Approximative power calculation for multiple contrast tests which are based on normal approximation.

Usage

powermcpn(ExpTeststat, corrH1, crit, alternative = c("two.sided", "less", "greater"),
 alpha = 0.05, ptype = c("global", "anypair", "allpair"), ...)

Arguments

ExpTeststat

numeric vector: the expectation of the test statistics under the alternative

corrH1

a numeric matrix, the correlation matrix of the teststatistics under the alternative, must have same number of columns and rows as length of ExpTeststat

crit

a single numeric value, the critical value of the test; if not specified a critical value is computed as an equicoordinate (1-alpha) quantile of a central multivariate normal distribution with correlation corrH1

alternative

a character string, specifying the direction of the alternative hypotheses, options are "two.sided", "less", "greater"; alternative primarily controls for which directional decisions power is calculated, in case that argument crit is not specified, alternative also controls the choice of the critical value.

alpha

a single numeric value: the FWER for the multiple test, defaults to 0.05

ptype

a single character string, naming the type of rejection probability to be computed; options are "global" for the overall rejection probability (irrespective which contrasts are under the null or the alternative), "anypair" for the rejection probability considering only those contrasts under the alternative, "global" for the probability that all elementary alternatives are rejected.

further arguments, which are passed to the functions qmvnorm and pmvnorm, mainly to control the computation errors, see help GenzBretz(mvtnorm) for details

Value

A list consisting of the following items:

power

a numeric value the computed power, with estimated computational error as an attribute

conexp

the expected values of the test statistics corresponding to the contrasts and rhs, and a column with [0,1] values, indicating whether the corresponding contrasts was under the alternative (1) or under the null (0)

crit

a single numeric value, the critical value used for power computation

alternative

a single character string, as input

ptype

a single character string, as input

alpha

a single numeric value, as input

Details

For (standard type and user-defined) multiple contrast tests based on approximation with the multivariate normal distribution, three types of rejection probabilities in the multiple testing problem can be computed.

The global rejection probability (power="global"), i.e. the probability that at least one of the elementary null hypotheses is rejected, irrespective, whether this (or any contrast!) is under the corresponding elementary alternative).
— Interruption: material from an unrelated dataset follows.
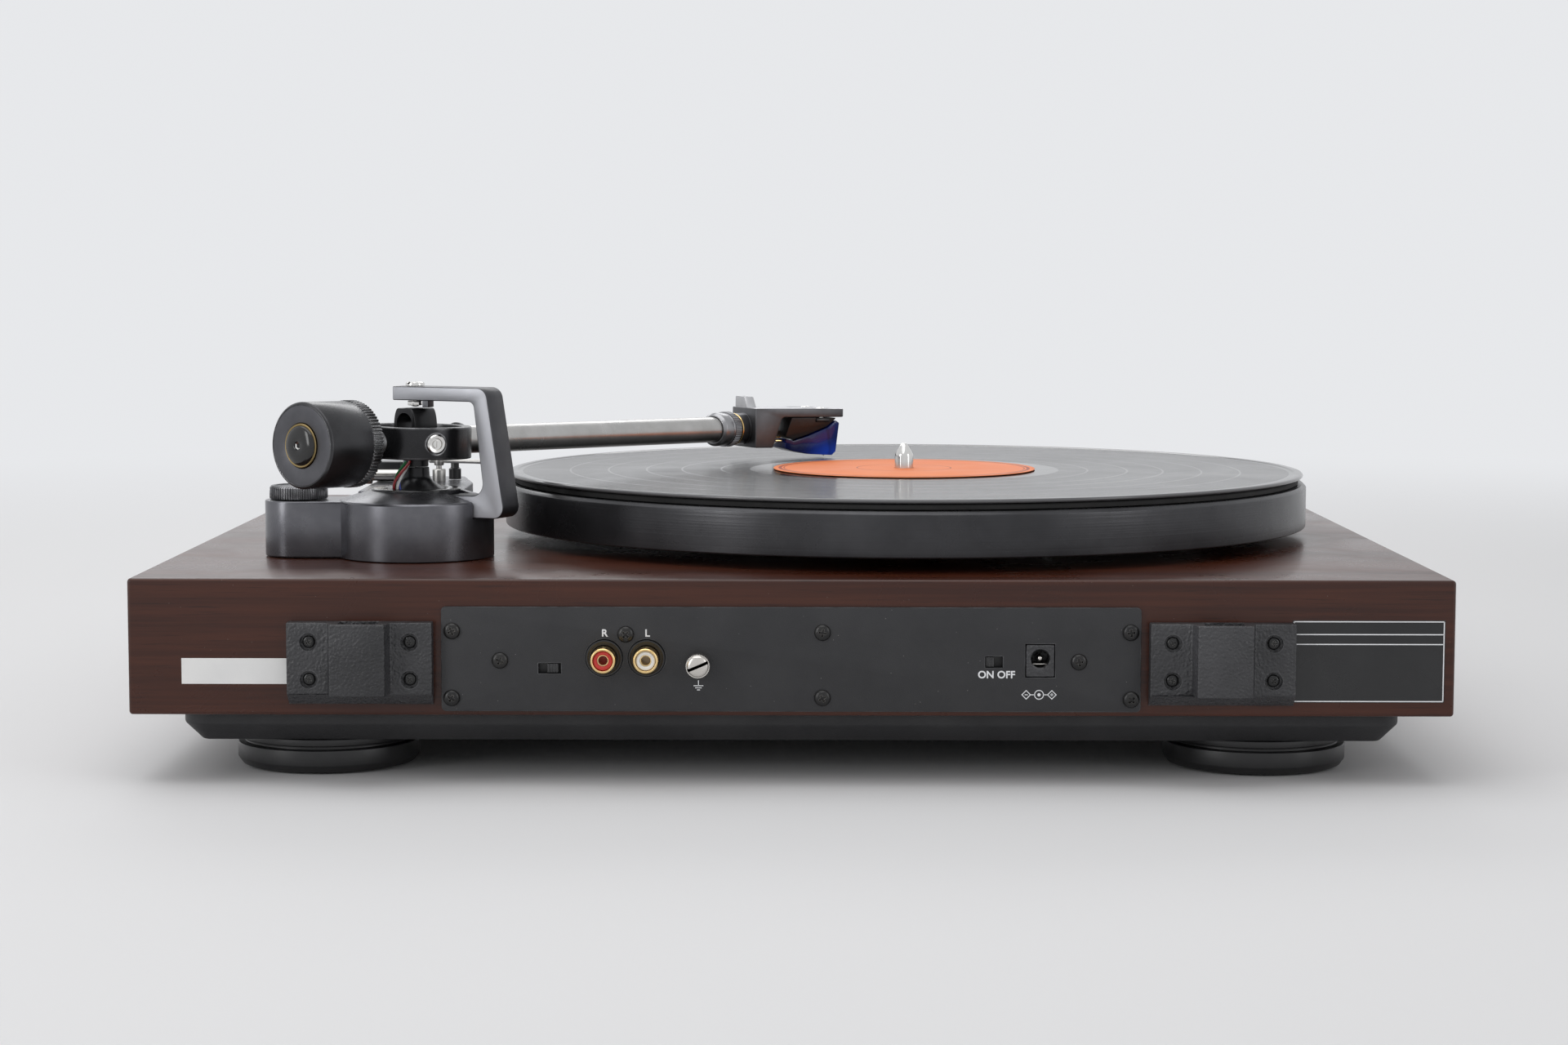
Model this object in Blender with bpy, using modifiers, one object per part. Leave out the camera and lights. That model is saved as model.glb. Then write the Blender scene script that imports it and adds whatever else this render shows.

As a consequence this probability involves elementary type-II-errors for those contrasts which are under their elementary null hypothesis.

The probability to reject at least one of those elementary null hypotheses which are indeed under their corresponding elementary alternatives (power="anypair"). Technically, this is achieved by omitting those contrasts under the elementary null and, for a given critical value, compute the rejection probability from a multivariate normal distribution with reduced dimension. Note that for 'two-sided' alternatives, type III-errors (rejection of the two-sided null in favor of the wrong direction) are included in the power.
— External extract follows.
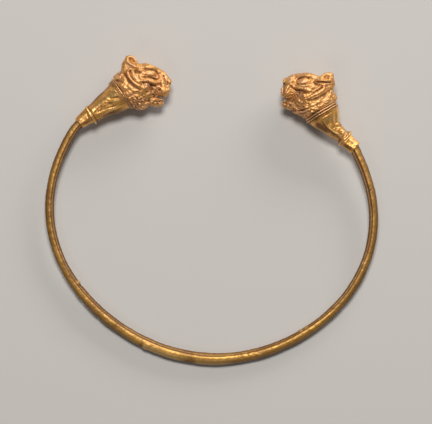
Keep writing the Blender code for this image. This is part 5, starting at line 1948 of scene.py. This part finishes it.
    # struck a little flat along the top
    flat_top = 0.03 * near_f(78.0, 24.0)
    r = radius - seam_cut + lip + fold + step + bumps - nicks + lumps - flat_top
    cf, sf = np.cos(np.radians(f)), np.sin(np.radians(f))
    grid = (
        path[:, None, :]
        + outward[:, None, :] * (r * cf)[..., None]
        + np.array([0.0, 0.0, 1.0]) * (r * sf)[..., None]
    )
    cavity = 1.1 * bell(gap, width * 1.05) * (0.6 + 0.45 * clear + 0.3 * open_end)
    # painted shade: darker along the rod's two sides, where it turns sideways
    cavity = cavity + 0.66 * (1 - smooth(np.abs(np.sin(np.radians(ff))), 0.20, 0.92))
    # painted shade: darker towards the ends, up the hoop's flanks, than round its bottom; a
    # little darker all over, and in the dints
    cavity = cavity + 0.16 + 0.24 * (1 - low**2) + np.clip(-9.0 * marks, -0.14, 0.35)
    cavity = cavity + 0.10 * waves(around_unit, 5.0, 58, 8).reshape(gap.shape)
    cavity = cavity + 3.2 * nicks + 0.4 * bell(gap - 18, 5) * clear
    cavity = cavity + 0.5 * near_t(-116.6, 0.5) * near_f(30, 40)
    cavity = cavity + 0.35 * bell((ff - 46 + 180) % 360 - 180, 5) * smooth(
        tt, -140, -118) * (1 - smooth(tt, -84, -70))
    worn = 10 * np.maximum(lip + fold + bumps + step - 0.01, 0)
    dirt = (
        0.2 * near_t(-19.6, 0.6) * near_f(120, 24)
        + 0.5 * near_t(-203.0, 0.8) * near_f(35, 20)
        + 0.45 * open_end * bell(gap, width)
        + 0.6 * near_t(-148.2, 0.7) * near_f(142, 30)
        + 0.3 * near_t(-78, 2.0) * near_f(100, 20)
        + 0.3 * clear * bell(gap, 3.5)
    )
    flat = Matrix.Identity(4)
    return shell_piece(
        "hoop_rod", grid, hoop_gold, ["hoop"], "hoop_gold", RESTING @ flat, 1.0,
        cavity=np.clip(cavity, 0, 1), dirt=np.clip(dirt, 0, 1), worn=np.clip(worn, 0, 1),
    )


build_cone("left", CONE_LEFT, LIP_LEFT, RIM_LEFT, 3)
build_cone("right", CONE_RIGHT, LIP_RIGHT, RIM_RIGHT, 8)
build_sleeve("left", SLEEVE_LEFT, 5, (
    (0, 26, 0.5), (48, 24, 0.75), (88, 20, 0.7), (128, 24, 0.6), (170, 26, 0.5),
    (212, 24, 0.6), (258, 26, 0.6), (305, 28, 0.6),
))
build_sleeve("right", SLEEVE_RIGHT, 6, (
    (4, 24, 0.45), (-50, 26, 0.7), (-92, 20, 0.6), (-132, 24, 0.6), (-176, 24, 0.5),
    (-220, 24, 0.6), (-264, 26, 0.5), (-310, 26, 0.6),
))
build_rim("left", RIM_LEFT, 21)
build_rim("right", RIM_RIGHT, 22)
build_hoop()


# --------------------------------------------------------- floor and studio
def floor():
    mesh = bpy.data.meshes.new("studio_floor")
    size = 4.0
    mesh.from_pydata(
        [(-size, -size, 0), (size, -size, 0), (size, size, 0), (-size, size, 0)],
        [], [(0, 1, 2, 3)],
    )
    made = bpy.data.materials.new("studio_floor_pale")
    made.use_nodes = True
    shader = made.node_tree.nodes["Principled BSDF"]
    shader.inputs["Base Color"].default_value = (0.56, 0.546, 0.523, 1)
    shader.inputs["Roughness"].default_value = 0.85
    shader.inputs["Specular IOR Level"].default_value = 0.2
    mesh.materials.append(made)
    obj = bpy.data.objects.new("studio_floor", mesh)
    bpy.context.scene.collection.objects.link(obj)
    obj.location.z = -0.00002


def soft_light(name, where, aim, size, power, colour=(1, 1, 1)):
    data = bpy.data.lights.new(name, "AREA")
    data.shape = "RECTANGLE"
    data.size, data.size_y = size
    data.energy = power
    data.color = colour
    obj = bpy.data.objects.new(name, data)
    bpy.context.scene.collection.objects.link(obj)
    obj.location = where
    way = Vector(aim) - Vector(where)
    obj.rotation_euler = way.to_track_quat("-Z", "Y").to_euler()
    return obj


floor()
soft_light("key", (0.0, 0.22, 0.64), (0, 0, 0), (0.20, 0.16), 3.42, (1.0, 0.97, 0.94))
soft_light("back", (0.34, 0.54, 0.24), (0, 0, 0), (0.50, 0.20), 2.25, (1.0, 0.98, 0.96))
soft_light("fill", (-0.20, -0.34, 0.55), (0, 0, 0), (0.26, 0.18), 0.25, (0.98, 0.98, 1.0))

world = bpy.data.worlds.new("studio")
world.use_nodes = True
world.node_tree.nodes["Background"].inputs["Color"].default_value = (0.30, 0.29, 0.28, 1)
world.node_tree.nodes["Background"].inputs["Strength"].default_value = 0.31
bpy.context.scene.world = world

bpy.context.scene.view_settings.view_transform = "Standard"

# The camera looks straight down on the hoop's own plane.
camera_data = bpy.data.cameras.new("camera")
camera_data.lens, camera_data.sensor_width = 200, 36
camera_data.clip_start, camera_data.clip_end = 0.01, 20
camera = bpy.data.objects.new("camera", camera_data)
bpy.context.scene.collection.objects.link(camera)
looks_at = RESTING @ Vector((0.976, -0.325, 0))
camera.matrix_world = Matrix.Translation(
    (looks_at + RESTING.to_3x3() @ Vector((0, 0, 520.6))) * 0.001
) @ RESTING.to_3x3().to_4x4()
bpy.context.scene.camera = camera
The probability to reject all elementary null hypotheses which are indeed under their corresponding elementary alternatives (power="allpair"). Also here, for 'two-sided' alternatives type III-error contribute to the computed 'allpair power'. Note further that two-sided allpair power is simulated based on multivariate normal random numbers.

Whether a given hypothesis is under the alternative hypothesis is currently checked via abs(ExpTeststat) > 10*.Machine$double.eps, ExpTeststat < -10*.Machine$double.eps and ExpTeststat > 10*.Machine$double.eps, for alternatives c("two.sided", "less", "greater"), respectively.